You can feed it up to 12 files across four modalities in a single prompt:

Input Type	Limit
Images	Up to 9
Videos	Up to 3 (total ≤15s)
Audio	Up to 3 MP3s (total ≤15s)
Text	Natural language prompt

Example: Upload 3 photos of a character, a background music clip, and a text prompt describing the scene — Seedance generates a video with consistent character faces, synced audio, and automatic camera cuts.

Technical Specs

Max resolution: Native 2K (2048x1080) — generated at 2K from the start, not upscaled
Max duration: ~2 minutes
Generation speed: ~60 seconds
Lip-sync languages: 8+
Generation speed improvement: 30% faster than v1 via RayFlow optimization

Pricing

Tier	Cost/Min	Resolution	Audio	Multi-Shot
Basic	~$0.10	720p	No	No
Pro	~$0.30	1080p	Yes	No
Cinema	~$0.80	2K	Yes	Yes

Free tier available for testing. Volume discounts for heavy usage.
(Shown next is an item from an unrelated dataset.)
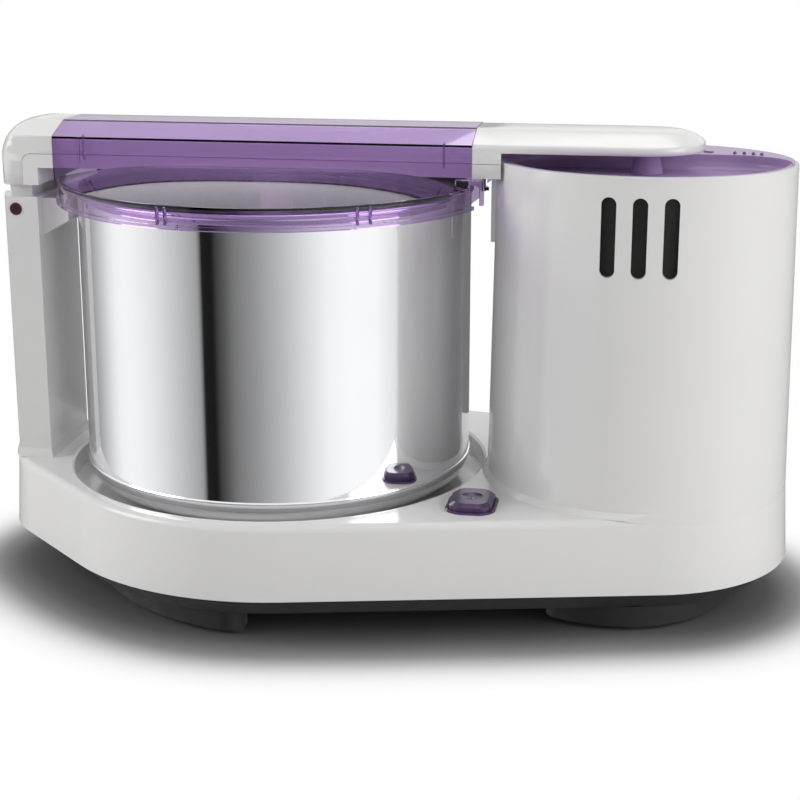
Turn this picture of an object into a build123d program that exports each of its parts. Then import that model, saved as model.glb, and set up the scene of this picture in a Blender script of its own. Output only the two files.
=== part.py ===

Cost tip: Generate drafts at 720p first, only render final versions at 2K to save money.

How It Compares

Feature	Seedance 2.0	Sora	Runway Gen-3	Kling 1.6
Native audio	Yes	No	No	Limited
Multi-shot stories	Yes	No	No	No
Lip-sync languages	8+	N/A	N/A	2
Max resolution	2K	1080p	1080p	1080p
Generation speed	~60s	~120s	~90s	~45s
Multimodal input	12 files	Text only	Image+Text	Image+Text
API available	Yes	Waitlist	Yes	Yes

In short: Seedance 2.0 leads on audio integration and narrative coherence. Sora leads on visual creativity. Kling is fastest. Runway is simplest for quick prototyping.

How LearnAI Team Could Use This

AI video curriculum — Use Seedance 2.0 as a case study for native audio-video generation, multimodal prompting, and multi-shot narratives.
Creative prototyping — Compare draft-at-low-resolution workflows against final 2K rendering for cost-aware production exercises.
Tool comparison labs — Evaluate Seedance against Sora, Runway, and Kling on audio, coherence, latency, and API access.

Real-World Use Cases

Marketing videos — Feed a product description + product photos → get a polished video ad with voiceover
Multilingual content — Generate one video, output in multiple languages with lip-synced dialogue
Social media automation — Generate platform-optimized versions (TikTok 9:16, YouTube 16:9, Instagram 1:1)
Storytelling / short films — Multi-shot narratives with consistent characters across scenes

Limitations

Not real-time (~60s generation latency)
Less precise than frame-by-frame editing tools
Character appearance can drift in very long sequences
Content policy may reject some legitimate use cases
Premium pricing compared to static image generation

Availability

Currently available on Dreamina (Chinese version, requires Douyin account). Expanding to CapCut, Higgsfield, and Imagine.Art by end of February 2026.

What’s Coming

Seedance 2.5 (mid-2026): 4K output
Real-time generation
Interactive choose-your-own-adventure video
Persistent AI avatars across videos